Notwithstanding the latter statement, the LVT did not give any reasons for its refusal to appoint a manager other than those in sub-paras 1.d.i and 1.d.ii quoted above. The decision explained that the background to the application was the appellant’s dissatisfaction over the allocation of a parking space to flat 22, which had prompted them to look in detail at the service charge demands they had received. They were said also to be dissatisfied with the implementation of a previous LVT decision. The decision contained no further consideration of the allegations made in the preliminary notice (although some of these were touched on in the context of considering the service charge application). Reference was made to evidence received in relation to the service charges, but no detailed finding of facts were made concerning the allegations of breach of obligation and no assessment was undertaken of how the facts found related to the criteria for appointment of a manager, although it was said that . The reasons for the two applications were said to be “multiple and complex” and some criticisms were made of the managing agents engaged by SMA and of the extent to which legal costs were incurred. The legal costs which could be recovered through the service charge were restricted (by more than £8,000 in 2011 and by lesser amounts in earlier years) but other professional fees were allowed as being reasonable.
Submissions
10. Although both parties have submitted detailed bundles of documents relating to the various matters which were in issue at the original LVT hearing, in general they did not address the only issue for which permission to appeal was given, namely the sufficiency of the F-tT’s reasons for its refusal of the application to appoint a manager.
Discussion
11. Although the F-tT concluded that the majority of the service charge items in dispute were reasonable, it did disallow certain items. In doing so, it made certain criticisms of SAM’s management approach, and in particular the following:
“89. It does not appear to the Tribunal that the managing agents ever advised the Association on management issues. Following Mr Ashton’s death the Association, instead of relying upon its managing agent, turned to its appointed solicitors for both legal advice and advice on issues that could and perhaps should have been referred to APA [the managing agent] for resolution. As a result of regular and often frequent referrals to Ashfords, increasingly large legal costs were incurred during the majority of the disputed years.
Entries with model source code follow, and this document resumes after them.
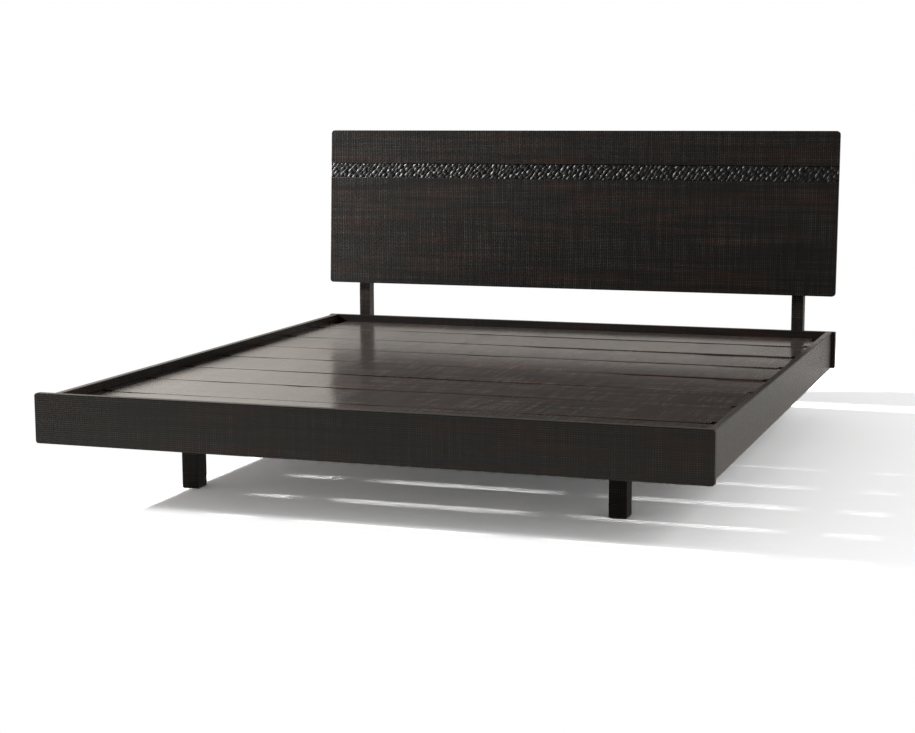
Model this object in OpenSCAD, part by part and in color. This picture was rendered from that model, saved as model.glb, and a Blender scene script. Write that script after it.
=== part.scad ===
// Low platform bed of dark stained planks.
// Loose deck boards lie across the frame and lift straight out.
// X runs across the bed, Y from the foot to the head, Z up from the floor.

/* [Mattress and frame] */
// Width of the mattress between the side rails
mattress_w = 1800; // [1700:10:1900]
// Length of the mattress between the foot board and the head rail
mattress_l = 2000; // [1950:10:2100]
// Room beside the mattress at each side
side_room = 5; // [2:1:12]
// Room past the ends of the mattress, foot and head together
end_room = 24; // [12:1:50]
// Thickness of the foot board, the head rail and the side rails
plank_t = 20; // [18:1:26]
// Length of foot board and head rail past each side rail
overhang = 12; // [4:1:30]
// Radius of the foot board's corners
plank_corner_r = 8; // [4:1:20]
// Radius of the head rail's corners
head_corner_r = 3; // [1:1:12]
// Clear height under the foot board
floor_clear = 165; // [130:5:220]
// Height of the foot board
foot_h = 139; // [132:1:160]
// Height of the side rails and the head rail
rail_h = 125; // [118:1:145]
// Step from the foot board's lower edge up to the side rails' lower edge
rail_lift = 2; // [0:1:8]

/* [Deck] */
// Width of a deck board, all but the last one at the head
board_w = 251; // [235:1:258]
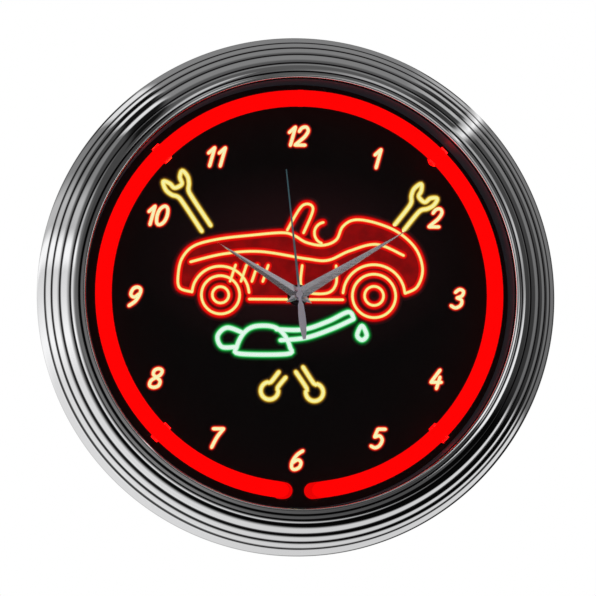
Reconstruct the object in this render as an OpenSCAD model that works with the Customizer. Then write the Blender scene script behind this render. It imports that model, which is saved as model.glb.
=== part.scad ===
// A round service station wall clock: a ribbed chrome rim and a flat glass over a black dial,
// a neon ring around the numerals, and a quartz movement that drives three hands.
// Each module draws with x to the right, y up to 12 o'clock and z out of the wall towards the
// viewer. on_wall() then stands the clock up, with +Z at 12 and the face towards -Y.

/* [Case] */
// Diameter across the widest edge of the chrome rim
case_d = 381; // [375:1:390]
// Height of the black dial's front face above the wall
dial_front = 39; // [39:0.5:41]
// Thickness of the hardboard dial
dial_t = 3; // [2.5:0.5:3]
// Wall thickness of the moulded back cover
cover_t = 2.5; // [2:0.1:3]
// Thickness of the spun metal rim
rim_t = 1; // [0.8:0.1:1.2]
// Thickness of the flat glass
glass_t = 2.5; // [2:0.5:3]

/* [Neon tube] */
// Radius from the dial's centre to the middle of the tube
ring_r = 143; // [142:0.5:144]
// Outer diameter of the glass tube
tube_d = 12; // [10:0.5:13]
// Wall thickness of the glass tube
tube_wall = 1; // [0.8:0.1:1.2]
// Height of the ring's middle above the wall
ring_z = 57; // [56:0.5:59]
// Angle from 6 o'clock at which each end of the ring turns back through the dial
end_angle = 8; // [7.5:0.5:9]
// Radius of the bends where the ends turn back through the dial
bend_r = 9; // [8:0.5:10]

/* [Hands] */
// Length of the hour hand, from the centre to its tip
hour_len = 72; // [60:1:80]
// Length of the minute hand, from the centre to its tip
minute_len = 95.5; // [85:0.5:105]
// Length of the second hand, from the centre to its tip
second_len = 92; // [85:1:105]
// Direction of the hour hand, clockwise from 12
hour_angle = 302.5; // [0:0.5:360]
// Direction of the minute hand, clockwise from 12
minute_angle = 59; // [0:0.5:360]
// Direction of the second hand, clockwise from 12
second_angle = 353.9; // [0:0.1:360]
// Widest part of the hour and minute hands
hand_w = 8.6; // [6:0.1:10]

/* [Movement] */
// Width and height of the square quartz movement
movement_w = 56; // [56:0.5:58]
// Diameter of the threaded bush that holds the movement on the dial
bush_d = 8; // [8:0.1:8.4]

/* [Mounts] */
// Radius of the keyhole's round entry in the hanger plate
keyhole_r = 4.5; // [4.2:0.1:4.8]
// Radius of the keyhole's slot, for the wall screw's shank
keyhole_slot_r = 2.2; // [2:0.1:2.3]
// Height of the keyhole's entry above the clock's centre
keyhole_y = 112; // [108:1:116]
// Radius of the centre pin in the low-voltage inlet
inlet_pin_r = 1.05; // [1:0.05:1.25]

/* [Hidden] */
$fn = 96;
e = 0.01;

// Case radii and heights
case_r = case_d / 2;
flange_z = 28.5;
widest_z = 32;
opening_r = case_r - 34.2;
pan_r = case_r - 18;
flange_t = 2.5;
rim_flange_t = 1.2;
rim_screw_r = case_r - 9.5;
rim_screw_count = 8;
// Grooves of the rim from its widest edge inwards, as how far in and how far forward
GROOVES = [[0, 0], [5.4, 16], [10.2, 23], [16, 30], [23.3, 38], [29.9, 41]];
RIB_BULGE = [2.2, 1.1, 1.2, 1.35, 0.85];
lip_z = widest_z + 42;
gasket_back = 68;
gasket_front = 72;
gasket_r = opening_r + 4;
glass_r = gasket_r - 1.3;
glass_back = 69;
liner_r = opening_r - 0.8;
liner_t = 2;
dial_r = opening_r + 12;
dial_back = dial_front - dial_t;
liner_flange_t = 1.5;
DIAL_SCREWS = [20, 80, 130, 230, 280, 340];
dial_screw_r = opening_r + 6.7;
boss_r = 5;
pad_y = pan_r - 1;
pad_t = 3.5;
pad_top = 24.5;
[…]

90. The Respondents have provided a breakdown of the costs over the majority of these years (excluding 2012). That is not intrinsically helpful in enabling the Tribunal to conclude if the costs were reasonable. What it does highlight is that the advice of solicitors was sought often frequently, and that the cost of such consultation was high. It is the Tribunal’s view that such costs should not have been incurred without the Association first consulting with and seeking advice from its experienced managing agents…
93. The Tribunal would caution the Association incurring any future legal costs without first seeking advice from its managing agent as to alternative ways of addressing any issues arising and carefully considering the cost benefit to all leaseholders before incurring the costs. Certainly it cannot have been reasonable for all lessees to have incurred the costs, later wasted, in preparing a deed of variation of one lessee’s parking space…”
12. In view of these conclusions it is not clear why the F-tT felt able to conclude in paragraph 1d that there had not been “any material breach of the landlord’s obligations in respect of the management of the Property.” Nor is it apparent from the F-tT’s decision why it concluded that, notwithstanding its criticism of certain activities by the respondents, it would not be just and convenient to appoint a manager. These matters clearly called out for clear findings of fact and a reasoned assessment.
13. The minimum requirement of a lawful judicial decision is that it explains to the unsuccessful party why they have been unsuccessful. Both the disappointed applicant and the appellate tribunal ought to be able to understand what matters have been taken into account in the exercise of a discretion, since otherwise the right of appeal may be incapable of being exercised. I am satisfied that, on a fair reading of the LVT’s decision as a whole, it cannot be said why it reached the conclusions recorded in paragraph 1.d. In particular it is impossible to reconcile its conclusion that there had been no material breach of the landlord’s management obligations with its conclusion that substantial legal costs, sought to be recovered through the service charge, had been unreasonably incurred. It is equally impossible to discern the considerations taken into account in reaching the conclusion that it would not be just and convenient to appoint a manager.
Result
14. The appeal is allowed and the decision is set aside so far as it relates to the application to appoint a manager only. The application under section 24 of the 1987 Act is remitted to the First-tier Tribunal (Property Chamber) for reconsideration. It will be for the First-tier Tribunal to consider the appropriate constitution of the tribunal which rehears the application.